An unaware traffic warden ticketed a minvan containing a dead body that was parked in a taxi rank outside of Jury's Hotel on Great Victoria street in Belfast last Tuesday.
A spokesperson for NSL, the company that manages the traffic wardens in Northern Ireland, extended the company's sympathies to the deceased man's family in a statement released on Monday.
In the statement, the spokesperson said that "a minivan was issued a Penalty Charge Notice (PCN) on Tuesday morning because it was parked in a taxi rank, without the traffic attendant being aware that a person within had passed away."
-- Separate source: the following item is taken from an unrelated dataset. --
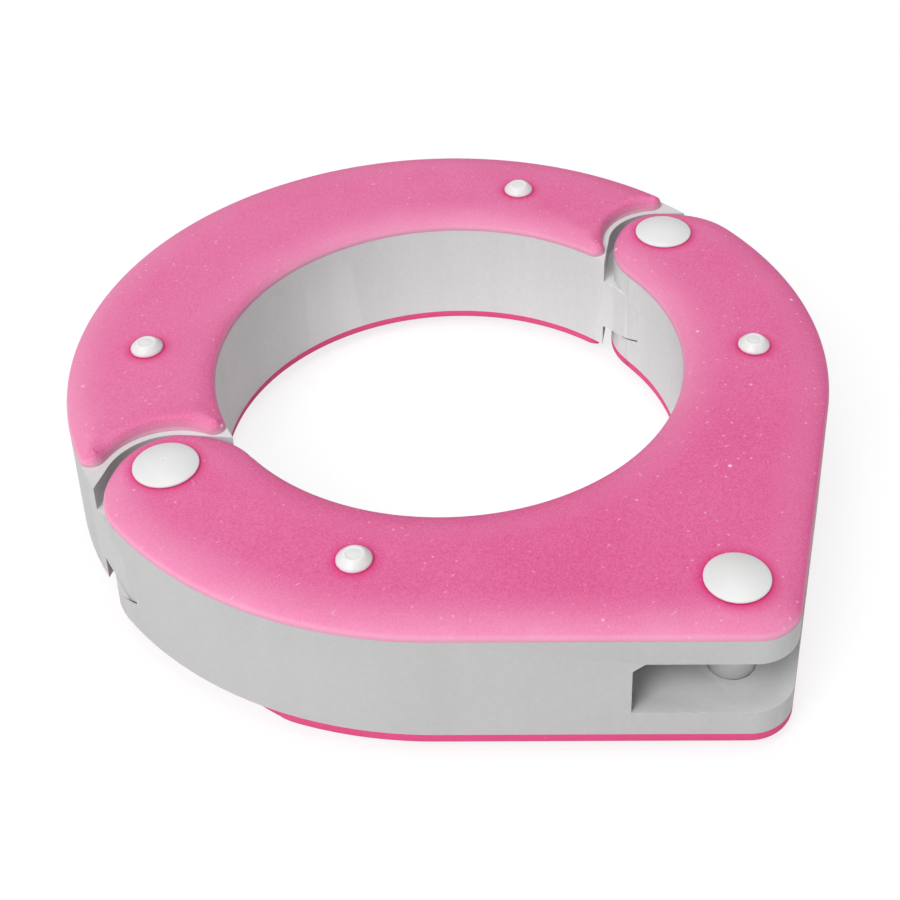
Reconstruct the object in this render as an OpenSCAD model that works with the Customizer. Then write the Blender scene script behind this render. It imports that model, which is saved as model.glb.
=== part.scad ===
// Hinged two-jaw ring collar with a pointed clevis nose.
// Units are millimetres, +Z is up.  The origin is the centre of the closed
// bore, on the ring axis halfway through the thickness; the nose points to
// -Y, the hinge is on -X and the closing pin on +X.

/* [Ring] */
// bore diameter with both jaws closed
bore_d = 80; // [72:0.5:82]
// radius of the front jaw outside, about the ring axis
front_r = 64.5; // [64:0.1:66]
// radius of the back jaw outside
back_r = 63.0; // [62:0.1:64]
// how far the back jaw outside centre sits behind the ring axis
back_shift = 3.0; // [2:0.1:4]
// height of the rigid cores
core_h = 19.0; // [18:0.5:24]
// thickness of each facing
facing_t = 2.4; // [1.8:0.1:3]
// bevel on the outer edge of each facing
facing_bevel = 1.4; // [0.6:0.1:1.6]

/* [Nose] */
// slope of the two straight flanks from the X axis, degrees
flank_angle = 38.6; // [36:0.2:41]
// radius of the rounded nose tip
nose_r = 7.2; // [6:0.1:8]
// distance of the nose pin in front of the ring axis
nose_pin_y = 70; // [68:0.5:71]
// radius of the slot round the nose pin
nose_slot_r = 18.2; // [15:0.1:19]
// height of the nose slot
nose_slot_h = 9.9; // [8:0.1:11]
// chamfer along the roof of the nose slot
nose_slot_chamfer = 1.5; // [0.5:0.1:2]

/* [Joints] */
// half distance between the hinge pin and the closing pin
pin_x = 52.5; // [52:0.1:53]
// how far the two pins sit behind the ring axis
pin_y = 3.5; // [3:0.1:4]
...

As soon as the traffic warden became aware of what had transpired inside the minivan, the Department for Regional Development was notified and the ticket was cancelled.
The Belfast Telegraph reports that an eyewitness saw what happened from inside of Jury's Hotel. "The person who died was sitting quite close to the driver's seat at the front. Eventually, a blanket was brought and put over the body. But before that, a traffic warden approached the minibus. He rapped the window of the minibus, and when the dead person didn't move, he put a parking ticket on the minibus."
This is not the first public relations fudging that NSL has experienced. In 2012, another traffic warden issued a ticket to a blood transfusion van parked so that citizens could give "vital blood donations."
That ticket was also later retracted.